People who live on the 83 islands of Vanuatu in the Pacific Islands are familiar with the freakish and dangerous hobby of cliff diving, but they are more familiar with its horrific cousin, land-diving. The bizarre practice of land-diving was discovered by a tribal wife from the olden days of Pentecost, when she could no longer take the abuse of her husband and ran away to teach him a lesson. She climbed up a coconut palm tree, tied a knot around her foot, and jumped from the tree to what she supposed would be her freedom from her life in the Pacific Islands.
Currently, only men are allowed to land-dive in Pentecost, which is a bit ironic considering the source of their sport. Men are lined up to jump in small villages like Pangi, for the entertainment and amusement of their elders, who have already succeeded. With a good leap and a lot of luck, the men, ranging from 12 to 50, barely brush the ground, or come within inches of contact. Though they have not even seen most of their region of the Pacific Islands, they’re only too happy to shut their eyes and dive to possible death.
The social importance of this act is widely unknown, but believed to serve as a coming of age ritual in the Pacific Islands, and a means of proving oneself. Nowadays, the men are jumping for anxious tourists, which is causing more regularity in the jumps, and thus more injuries. Although the travelers understand that comprising an audience and paying for entertainment could equal death for a 12 year old “man” they don’t seem bothered by that possibility.

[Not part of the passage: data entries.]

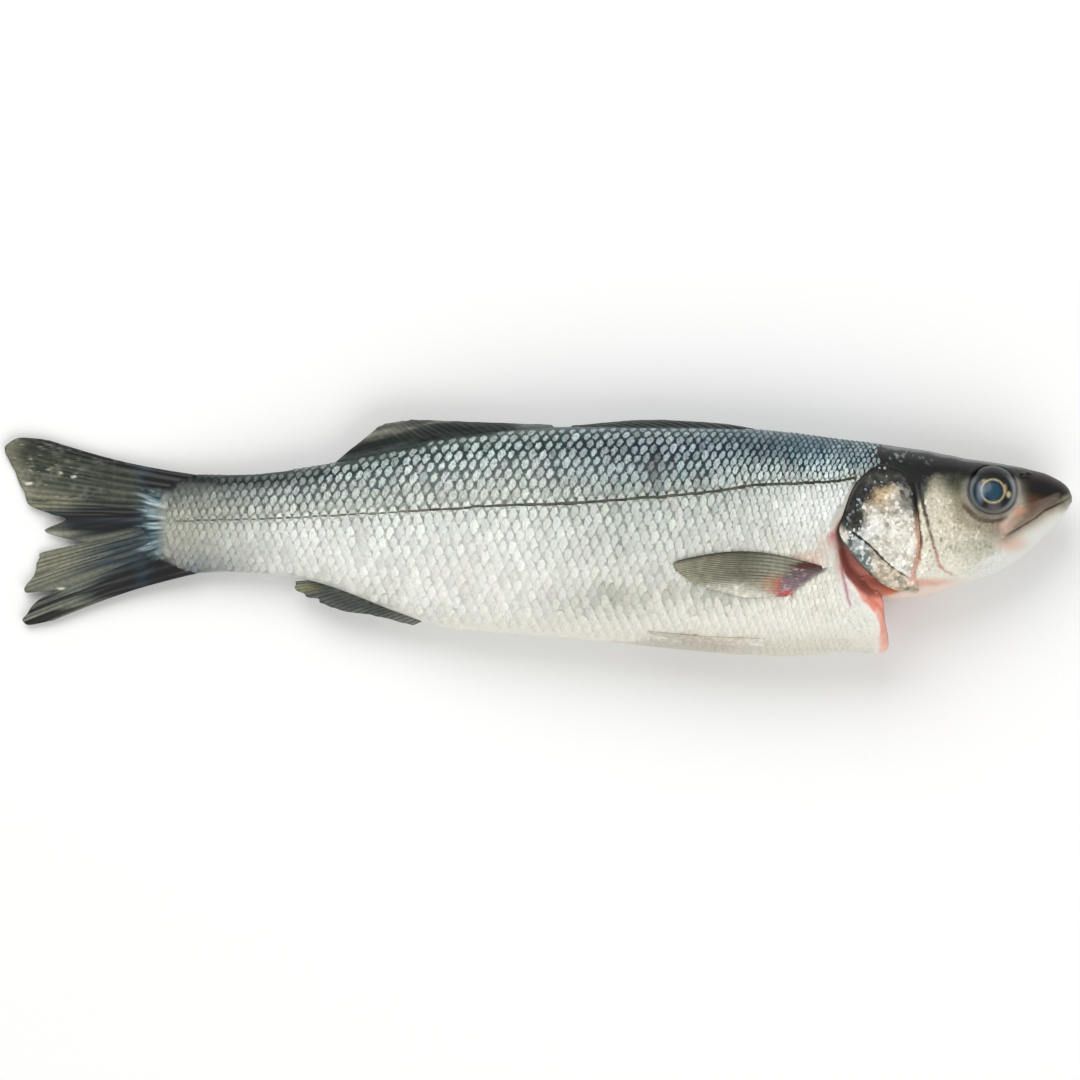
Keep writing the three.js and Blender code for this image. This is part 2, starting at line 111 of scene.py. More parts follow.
COVER_SEAM = [(82.6, 2.2), (81.2, 1), (76.1, -3), (71.8, -7.4), (66.8, -11.7), (61.8, -14.8)]
COVER_OUTLINE = [
    (58, -20.2), (59.2, -13), (57.6, -3), (58.2, 8), (59.5, 18), (63.5, 24.8), (73, 27.4), (81.4, 20.6),
    (85.6, 11), (87.6, 2.4), (84.6, -3.4), (81, -8.6), (75.4, -14.2), (69.6, -18.2), (63.8, -20),
]
CHAMBER_OUTLINE = [
    (62.5, -17.5), (62, -4), (64, 9), (72, 16), (82, 12), (89, 4), (88.4, -3), (86, -12.4), (82.4, -17),
    (77.4, -21.3), (72.8, -22.6), (66.5, -21.4),
]
SHOULDER_CREASE = [(90.4, 2), (87.6, -3), (87, -9), (86.2, -14), (84.8, -20.4), (83.4, -26.6)]
FLAP_EDGE = [
    (85.6, -11), (82.6, -17.6), (79.1, -23), (75.4, -28.2), (74.3, -31.8), (74.3, -36.4), (75.2, -45),
]
EYE_FOLDS = [[(41.1, 11.9), (38, 8.4), (34.8, 6.6), (30, 6), (27.1, 6.9)], [(22, 13), (24.5, 10.6), (
    27, 8.4,
)]]
NOSTRILS = [(16.6, 23.5), (19, 23.2)]
PECTORAL_ROOT = [(93.8, -11.2), (98, -12.6), (102.5, -15.6), (105.5, -19), (106.4, -21.4)]
VENT = 236  # the belly cut ends here
FIN_SHEATH = (106, 275)  # where the smooth strip along the ridge is wider, at the foot of the dorsal fins
FLOOR_ROOM = 0.4  # the skin stops this far above the floor, and its scales fill the rest

# Scales: how far apart they are along the fish, at distances behind the snout.
PITCH = [
    (70, 1.9), (95, 2), (115, 2.5), (135, 3.2), (155, 3.7), (200, 3.8), (230, 4), (258, 3.8), (285, 3.4),
    (312, 3.1), (330, 2.6), (349, 2.2),
]
ROW_SPACING = [(70, 1.35), (95, 1.32), (125, 1.16), (155, 1.03), (349, 1.03)]  # of rows, in pitches
SCALE_LENGTH = 1.75  # of a whole scale, in pitches: what is under the scales ahead of it is hidden
SCALE_REACH = 1.15  # half of the height of a scale, in row spacings
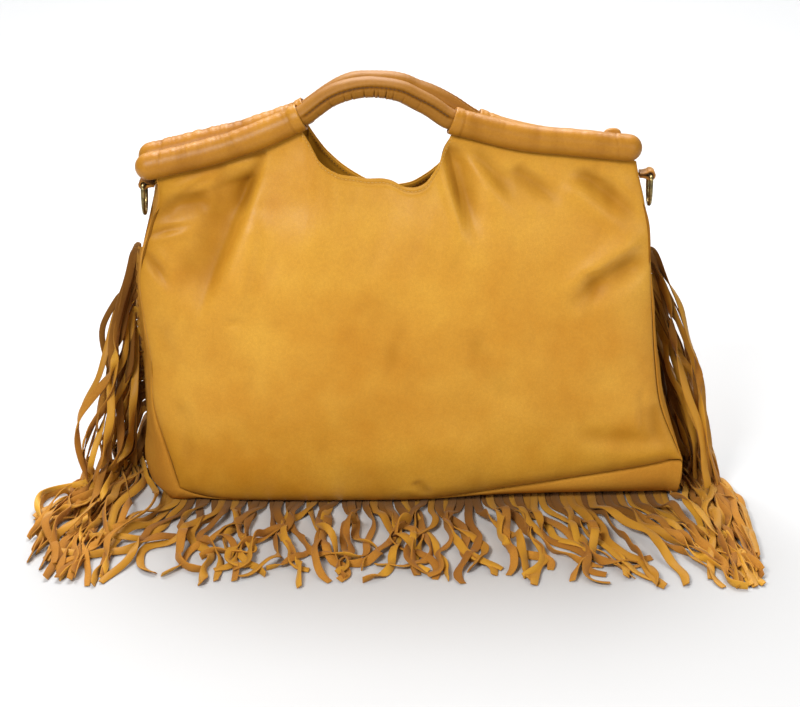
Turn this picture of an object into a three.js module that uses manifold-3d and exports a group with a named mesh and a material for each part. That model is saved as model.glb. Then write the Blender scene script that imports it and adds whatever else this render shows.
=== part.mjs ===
// A soft leather handbag with two parallel padded handle rods, a stuffed body with a gusset,
// and a long strip fringe sewn into the seam between the gusset and the front panel.
// Millimetres. X runs to the right across the bag, the back panel faces -Y, the front panel
// faces +Y, and Z is up from the surface that the fringe lies on.
import * as THREE from "three";
import { mergeVertices } from "three/addons/utils/BufferGeometryUtils.js";
import Module from "manifold-3d";

const wasm = await Module();
wasm.setup();

// Body
const bodyWidth = 420;
const bodyHeight = 300;
const bottomDepth = 94;
const fullness = 20;
const gussetFullness = 26;
const leatherThickness = 2;
const seamGap = 0.35;
const creaseDepth = 5;
const creaseWidth = 13;
const crownPower = 2.6;
const creaseEdgeFade = 2.5;
const creaseEndFade = 2;
const bottomRound = 1.5;
const rollLean = 0.25;
const seamEase = 0.05;
const sharpestMitre = 0.6;

// Handle rods and the sleeves that hold their arms
const frameSpacing = 28;
const gripRise = 53;
const frameDrop = 65;
const gripLean = 1.5;
const gripDiameter = 17;
const armDiameter = 16.4;
const sleeveDiameter = 22;
const sleeveWall = 2;
const cutoutDepth = 42;
const hemStand = 0.7;

// D-rings and the leather tabs that hold them
const ringWire = 3.2;
const ringWidth = 22;
const ringDrop = 26;
const ringCorner = 2.5;
const ringShoulder = 0.3;
const tabWidth = 12;
const tabLoopDiameter = 8.4;
const tabClearance = 0.5;
const tabReach = 9;
const tabDrop = 7;
const tabNeckEase = 0.2;

// Tongue between the sleeves near the right end
const tongueWidth = 14;
const tongueRise = 12;
const tongueLength = 40;
const tongueInset = 12;

// Fringe
const stripThickness = 2;
const lockWidth = 9.5;
const bottomLocks = 27;
const sideLocks = 9;
const bottomReach = 232;
const headerWidth = 9;
const headerAngle = 37;
const fringeTop = 206;
const fringeFoot = 30;
const frontFan = 1.16;
const tipUnevenness = 7;
const lockSway = 4;

// Facets
const tubeSides = 10;
const wireSides = 6;
const gussetSteps = 5;
const lockSteps = 8;
const headerSteps = 7;
const ringBowSteps = 9;

const bodyHalf = bodyWidth / 2;
const apexHeight = bodyHeight + gripRise;
const sleeveRadius = sleeveDiameter / 2;
const floorClearance = stripThickness + seamGap;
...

Pangi villagers talk to tourists about their aspirations of a performance area with mosquito netting, and of training younger and younger men to perform. They are excited about their ability to attract foreigners from distant lands, and their financial prospects. What the Pangi villagers do not often realize is that the tourists are trampling the nature out of their serene habitat, and that the attraction could attract unsavory land developers.